Has anyone tried to replace the 3 phase motor with a single phase motor ?? I have been thinking about this. I read this some where someone replaced his with a Baldore motor I thought it was on here someplace !Thanks Dadgumit


----------



## jpfabricator (Oct 7, 2014)

I bought a millrite that the 3 pz was swaped for a single. The motor was a little lacking so I steped up to a 3 hp 220v single pz, and never looked back!

Jake Parker


----------



## JimDawson (Oct 7, 2014)

There is no reason you couldn't do that, the real question is why would you do that.  Just my opinion, but if I were going to do a motor swap on a 1HP mill, I would go with a 2HP or maybe even a 3HP, 3 phase, and install a VFD to run it.


----------



## dirty tools (Oct 7, 2014)

Last summer I got a EMCO mill it has a 2hp 3 phase motor. I have 60 amp 220v single phase power, The cost of getting a new motor was around $500. I got a phase converter for $60 (low bid) and another $60 for remote control with digital RPM read out.


----------



## fastback (Oct 8, 2014)

I kind if wonder if increasing the horsepower on a BP is all that important.  The originals all came with a 1Hp 3 phase or a 3/4hp single phase.  These machines were put through the paces.

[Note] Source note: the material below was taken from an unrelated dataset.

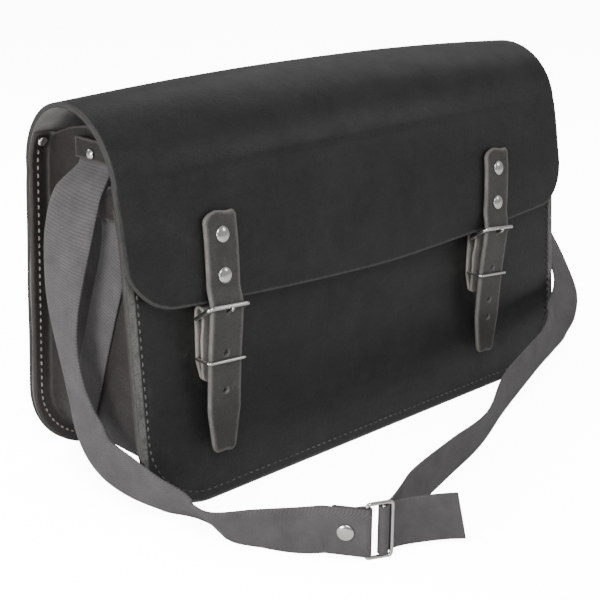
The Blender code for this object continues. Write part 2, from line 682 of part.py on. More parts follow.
class Slider:
    """Slider frame standing on edge on the floor, with its loose bar and the webbing drawn through it."""

    def __init__(self):
        turn = radians(SLIDER_TURN)
        self.along = np.array([cos(turn), sin(turn)])
        self.forward = np.array([sin(turn), -cos(turn)])
        self.centre = np.array([SLIDER_PLACE[0] * HALF_WIDTH, SLIDER_PLACE[1] * BAG_DEPTH])
        self.inside = WEBBING_WIDTH + 2 * SLIDER_PLAY
        self.height = CLEARANCE + SLIDER_WIRE + self.inside / 2
        self.end = (SLIDER_LENGTH - SLIDER_WIRE) / 2
        self.fold_radius = (SLIDER_WIRE + WEBBING_THICKNESS) / 2 + CLEARANCE
        self.wrap_radius = (SLIDER_BAR + WEBBING_THICKNESS) / 2 + CLEARANCE

    def world(self, along, forward, height=None):
        """Point from distances along the frame and forward of it."""
        flat = self.centre + along * self.along + forward * self.forward
        return np.array([*flat, self.height if height is None else height])

    def arc(self, centre, radius, start, stop, steps):
        """Points round a bar, with angles in degrees from the frame's own direction."""
        angles = np.radians(np.linspace(start, stop, steps))
        return [(centre + radius * cos(a), radius * sin(a)) for a in angles]

    def make_frame(self, material, group):
        """Wire frame and the bar between its rails."""
        loop = rounded_loop(2 * self.end, self.inside + SLIDER_WIRE, SLIDER_CORNER)
        points = [self.world(x, 0.0, self.height + z) for x, z in loop]
        wire("slider_frame", points, SLIDER_WIRE, material, group, closed=True)
        half = self.inside / 2 - CLEARANCE
        ends = [self.world(SLIDER_BAR_PLACE, 0.0, self.height + z) for z in (-half, half)]
        wire("slider_bar", ends, SLIDER_BAR, material, group)

    def fold(self):
        """Folded end of the left strap: points along the frame and forward of it, and the rivet's."""
        turn = radians(FOLD_TURN)
        ahead = np.array([cos(turn), sin(turn)])
        out = np.array([-sin(turn), cos(turn)])
        bar = np.array([-self.end, 0.0])
        apart = WEBBING_THICKNESS + CLEARANCE
        front = [bar + out * self.fold_radius - ahead * FOLD_BACK * share for share in (1.2, 0.6, 0.2)]
        points = front + self.arc(-self.end, self.fold_radius, 90 + FOLD_TURN, FOLD_TURN - 90, 9)
        for share, spread in FOLD_CLOSE:
            gap = apart + (2 * self.fold_radius - apart) * spread
            points.append(bar + out * (self.fold_radius - gap) - ahead * FOLD_BACK * share)
        return points, bar + out * self.fold_radius - ahead * FOLD_RIVET, out

    def lead_and_tail(self):
        """Right strap round the loose bar and out behind the frame's end, along and forward."""
        place = SLIDER_BAR_PLACE
        points = [np.array(row) * WEBBING_WIDTH for row in STRAP_LEAD]
        points += self.arc(place, self.wrap_radius, -80.0, -335.0, 13)
        points += self.arc(self.end, self.fold_radius, 205.0, 248.0, 4)
        points += [np.array(row) * WEBBING_WIDTH for row in STRAP_TAIL]
        return points


def strap_stations(table):
    """Rows of a shoulder strap table as centre points and directions across the webbing."""
    rows = []
    for along, off, back, low, *across in table:
        across = np.array(across) / np.linalg.norm(across)
        rise = WEBBING_WIDTH * abs(across[2])
        bottom = low * BAG_HEIGHT
        x = along * HALF_WIDTH + off * WEBBING_WIDTH
        if abs(along) == 1.0:
            x -= along * (HALF_WIDTH - panel_edge(bottom + rise))
        rows.append((x, back * BAG_DEPTH, bottom + rise / 2, *across))
    return rows


def webbing(name, free, drawn, material, group):
    """Band of webbing: straight from its first row to the next, a smooth free run, then the points where it
    is drawn tight, followed as they stand."""
    run = smooth_rows([*free[1:], drawn[0]], WEBBING_SPACING)
    path = np.concatenate([free[:1], run, drawn[1:]])
    centre = path[:, :3]
    tangent = np.gradient(centre, path_run(path), axis=0)
    tangent /= np.linalg.norm(tangent, axis=1)[:, None]
    across = path[:, 3:] - tangent * np.sum(path[:, 3:] * tangent, axis=1)[:, None]
    across /= np.linalg.norm(across, axis=1)[:, None]
    half = np.array([-0.5, 0.5])[None, :, None] * WEBBING_WIDTH
    grid = centre[:, None, :] + half * across[:, None, :]
    return sheet(name, grid, WEBBING_THICKNESS, material, group, offset=0.0)


def make_shoulder_strap(finishes, group, cutters):
    """Both straps of webbing, the slider that joins them and the rivet of the folded end."""
    slider = Slider()
    slider.make_frame(finishes["metal"], group)
    points, rivet_place, out = slider.fold()
    drawn = [(*slider.world(*point), 0.0, 0.0, -1.0) for point in points]
    left = webbing("shoulder_strap_left", strap_stations(LEFT_STRAP), drawn, finishes["webbing"], group)
    out = Vector((*(out[0] * slider.along + out[1] * slider.forward), 0.0))
    face = Vector(slider.world(*rivet_place)) + out * (WEBBING_THICKNESS / 2)
    stack = 2 * WEBBING_THICKNESS + 1.5 * CLEARANCE
    rivet("slider_rivet", RIVET_HEAD, stack, face, out, finishes["metal"], group)
    cut(left, cutter_rod("bore_slider_rivet", SHANK_BORE, RIVET_REACH, face, out, cutters))
    drawn = [(*slider.world(*point), 0.0, 0.0, 1.0) for point in slider.lead_and_tail()]
    right = webbing("shoulder_strap_right", strap_stations(RIGHT_STRAP), drawn, finishes["webbing"], group)
    return {"left": left, "right": right}


def wall_sheet(name, side, layer, edges, thickness, material, group):
    """Flat piece on the outside of a gusset wall, between front and back edge points given upwards."""
    x = side * (WALL_X + layer)
    grid = np.array([[(x, *edge) for edge in row[::-1]] for row in edges])
    if side < 0:
        grid = grid[:, ::-1]
    return sheet(name, grid, thickness, material, group, offset=1.0)


def make_side_fittings(shape, name, side, strap_depth, pieces, finishes, group, cutters):
    """Patch over the strap's end, tab, strip and rivets of one gusset."""
    leather = finishes["gusset"]
    layer = 2 * CLEARANCE + WEBBING_THICKNESS
    centre = strap_depth * BAG_DEPTH
    reach = WEBBING_WIDTH * (0.5 + PATCH_MARGIN)
    edges = [
        ((centre - reach, share * BAG_HEIGHT), (centre + reach, share * BAG_HEIGHT)) for share in PATCH_HEIGHTS
    ]
    patch = wall_sheet("anchor_patch_" + name, side, layer, edges, FITTING_LEATHER, leather, group)
    edges = [
        ((front * BAG_DEPTH, z * BAG_HEIGHT), (back * BAG_DEPTH, z * BAG_HEIGHT))
        for z, front, back in TAB_SHAPE
    ]
    wall_sheet("gusset_tab_" + name, side, layer, edges, FITTING_LEATHER, leather, group)
    rows = [(y * BAG_DEPTH, z * BAG_HEIGHT, 0.0) for y, z in STRIP_RUN[::-1]]
    path = smooth_rows(rows, WEBBING_SPACING)[:, :2]
    slope = np.gradient(path, axis=0)
    slope *= STRIP_WIDTH / 2 / np.linalg.norm(slope, axis=1)[:, None]
    normal = np.column_stack([slope[:, 1], -slope[:, 0]])
    edges = list(zip(path - normal, path + normal))
    wall_sheet("side_strip_" + name, side, CLEARANCE, edges, WEBBING_THICKNESS, finishes["webbing"], group)
    axis = Vector((side, 0.0, 0.0))
    outer = Vector((side * (WALL_X + layer + FITTING_LEATHER), centre, ANCHOR_HEIGHT * BAG_HEIGHT))
    stack = FITTING_LEATHER + layer + GUSSET_LEATHER
    label = "anchor_rivet_" + name
    rivet(label, SMALL_HEAD, stack, outer, axis, finishes["metal"], group)
    bore = cutter_rod("bore_" + label, SHANK_BORE, RIVET_REACH, outer, axis, cutters)
    for piece in (patch, pieces[name], pieces["gusset"]):
        cut(piece, bore)
    z = SEAM_RIVET_HEIGHT * BAG_HEIGHT
    inset = PANEL_LEATHER + SEAM_GAP + GUSSET_LEATHER + SMALL_LIFT
    y = float(shape.back(z, inset))
    axis = Vector((0.0, shape.arch_y - y, shape.arch_z - z)).normalized()
    label = "seam_rivet_" + name
    point = Vector((side * (HALF_WIDTH - SEAM_WIDTH / 2), y, z))
    rivet(label, SMALL_HEAD, inset + SMALL_LIFT, point, axis, finishes["metal"], group)
    bore = cutter_rod("bore_" + label, SHANK_BORE, RIVET_REACH, point, axis, cutters)
    cut(pieces["gusset"], bore)
    cut(pieces["back_flap"], bore)


def main():
    """Build the whole bag."""
    for old in list(bpy.data.objects):
        bpy.data.objects.remove(old)
    group = bpy.data.collections.new("tool_bag")
    cutters = bpy.data.collections.new("tool_bag_cutters")
    bpy.context.scene.collection.children.link(group)
    bpy.context.scene.collection.children.link(cutters)
    finishes = {
        "leather": finish("black_leather", (0.035, 0.036, 0.034), 0.45),
        "gusset": finish("gusset_leather", (0.040, 0.036, 0.034), 0.55),
        "strap": finish("strap_leather", (0.090, 0.088, 0.085), 0.50),
        "chape": finish("chape_leather", (0.170, 0.155, 0.145), 0.60),
        "webbing": finish("webbing", (0.130, 0.125, 0.128), 0.85),
        "metal": finish("nickel", (0.80, 0.79, 0.77), 0.22, 1.0),
    }
    shape = BagShape()
    front = make_front_panel(shape, finishes["leather"], group)
    back_flap = make_back_flap(shape, finishes["leather"], group)
    gusset = make_gusset(shape, finishes["gusset"], group)
    floor_size = (2 * BAG_WIDTH, 2 * BAG_DEPTH, 2 * BAG_DEPTH)
    floor = (0.0, BAG_DEPTH / 2, -BAG_DEPTH)
    level = cutter_block("floor_level", floor_size, floor, (0.0, 0.0, 1.0), cutters)
    for piece in (front, back_flap, gusset):
        cut(piece, level)
    for name, centre, drift, tilt, extra_holes in CLOSURES:
        closure = Closure(shape, name, centre, drift, tilt, finishes, group)
        closure.make_strap(back_flap, extra_holes, cutters)
        closure.make_buckle()
        closure.make_chape(closure.make_keeper(), cutters)
    pieces = make_shoulder_strap(finishes, group, cutters)
    pieces.update(gusset=gusset, back_flap=back_flap)
    for name, side, table in (("left", -1.0, LEFT_STRAP), ("right", 1.0, RIGHT_STRAP)):
        make_side_fittings(shape, name, side, table[0][2], pieces, finishes, group, cutters)


main()
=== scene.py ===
"""Leather tool bag, dressed: grained panels, sewn seams, buckled closures, woven strap and nickel fittings.

The bag stands on the floor, z = 0. The origin is the middle of the front panel's lower edge, x runs along
the bag and y from the front towards the back. Lengths are metres.
"""
import logging
from dataclasses import dataclass, field, replace
from enum import Enum
from math import atan, cos, pi, radians, sin

import bpy
import numpy as np
from mathutils import Matrix


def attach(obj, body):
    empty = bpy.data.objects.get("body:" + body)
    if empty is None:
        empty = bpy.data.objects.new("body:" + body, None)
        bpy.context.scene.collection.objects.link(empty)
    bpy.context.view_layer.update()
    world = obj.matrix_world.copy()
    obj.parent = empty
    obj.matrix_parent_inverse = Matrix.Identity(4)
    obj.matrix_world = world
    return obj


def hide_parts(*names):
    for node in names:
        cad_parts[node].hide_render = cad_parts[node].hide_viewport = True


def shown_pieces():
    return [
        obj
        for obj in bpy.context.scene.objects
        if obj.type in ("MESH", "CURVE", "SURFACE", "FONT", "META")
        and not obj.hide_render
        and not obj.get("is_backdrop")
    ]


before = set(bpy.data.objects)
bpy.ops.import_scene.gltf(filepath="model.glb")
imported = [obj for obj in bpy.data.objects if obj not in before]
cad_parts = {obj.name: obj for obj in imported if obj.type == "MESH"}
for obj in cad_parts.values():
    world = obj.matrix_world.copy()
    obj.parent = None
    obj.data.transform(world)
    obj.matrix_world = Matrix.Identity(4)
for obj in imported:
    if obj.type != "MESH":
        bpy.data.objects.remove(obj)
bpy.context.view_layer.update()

LOG = logging.getLogger("tool_bag")
# Width of the front panel's worn border, and how far past the panels' half width the flap's begins
PANEL_BORDER = 0.0052
FLAP_BORDER = 0.0004
Array = np.ndarray
Rows = tuple[tuple[float, ...], ...]
Triple = tuple[float, float, float]
Piece = bpy.types.Object
Material = bpy.types.Material
Tree = bpy.types.NodeTree
Node = bpy.types.Node
Socket = bpy.types.NodeSocket


class Side(Enum):
    """The two ends of the bag, with the sign of x there."""

    LEFT = -1.0
    RIGHT = 1.0

    @property
    def label(self) -> str:
        """Lower-case name used in piece names."""
        return self.name.lower()


class Skin(Enum):
    """Material slots of a piece of leather."""

    GRAIN = 0
    RIM = 1
    FLESH = 2


class Facing(Enum):
    """Faces of the leather that a line of stitches is seen on: the sign of y that it looks towards."""

    FORWARD = -1.0
    BACKWARD = 1.0


# ---- curves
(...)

I don't remember ever hearing operators complaining of the lack of Hp.

I have a 1972 BP, 9 x 42 with the original 3/4 hp motor. So far I have not found the need for more horsepower.  I think we need to remember that the machine was designed for the motor that was installed. Today, when replacing a motor it is suggested to double the horsepower not because of the horsepower need but due to the way motors are now made.  So if you are replacing a motor with something new yes double it, but more for the durability than the horsepower.   Just my opinion.

Paul


----------



## Ebel440 (Oct 8, 2014)

Some came with single phase motors It may be easiest to try and find an original one but most likely expensive if the motor you have is good I'd use a vfd most likely the cheapest way to run single phase


----------



## caseyvand (Nov 1, 2014)

I replaced my Bridgeport 1hp 3phase motor with a 11/2 DC motor from a used treadmill. It needed minimum retrofitting and I used the electronic board and speed control from the treadmill. It's quiet, variable speed, and reversible.   My drill press is next.


----------



## chuckorlando (Nov 1, 2014)

Is your motor bad?

I run the orig 1hp from 1959 and she aint stalled yet. I could snap a rather large end mill before the motor bogs.

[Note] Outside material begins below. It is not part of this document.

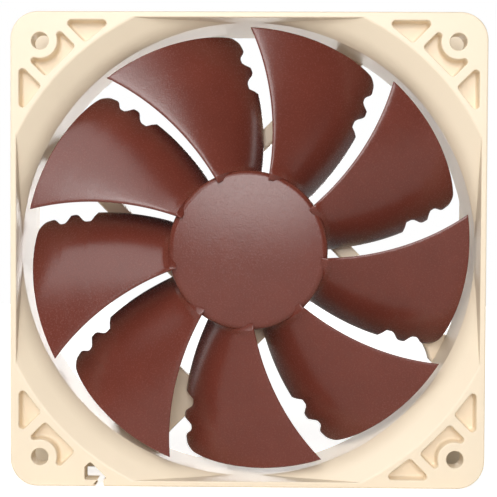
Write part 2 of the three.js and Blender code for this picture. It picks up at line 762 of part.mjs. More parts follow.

A vfd cost less then a motor and 3ph is more efficient.


----------



## metalmole (Nov 1, 2014)

This is my 2 cents worth....If you find a single phase motor to replace your 3 phase motor its most likely not gonna be cheap, your 3 phase motor can be operated with a TECO VFD drive for about $150, what you will get is your original 3 phase motor will run smother than a single phase and with the VFD you will also get variable speed, oh and u can run the TECO 1 HP drives on 110 volt...I have a BP 1HP running on the TECO and its butter smooth, I can tell a big difference from the static phase drives, I can tell the smoothness in how my work comes out with less chatter....also your original BP motor is balanced for a smooth operation...I would think u would be backing up if you made the change from your original BP motor....


http://dealerselectric.com/JNEV-101-H1.asp


----------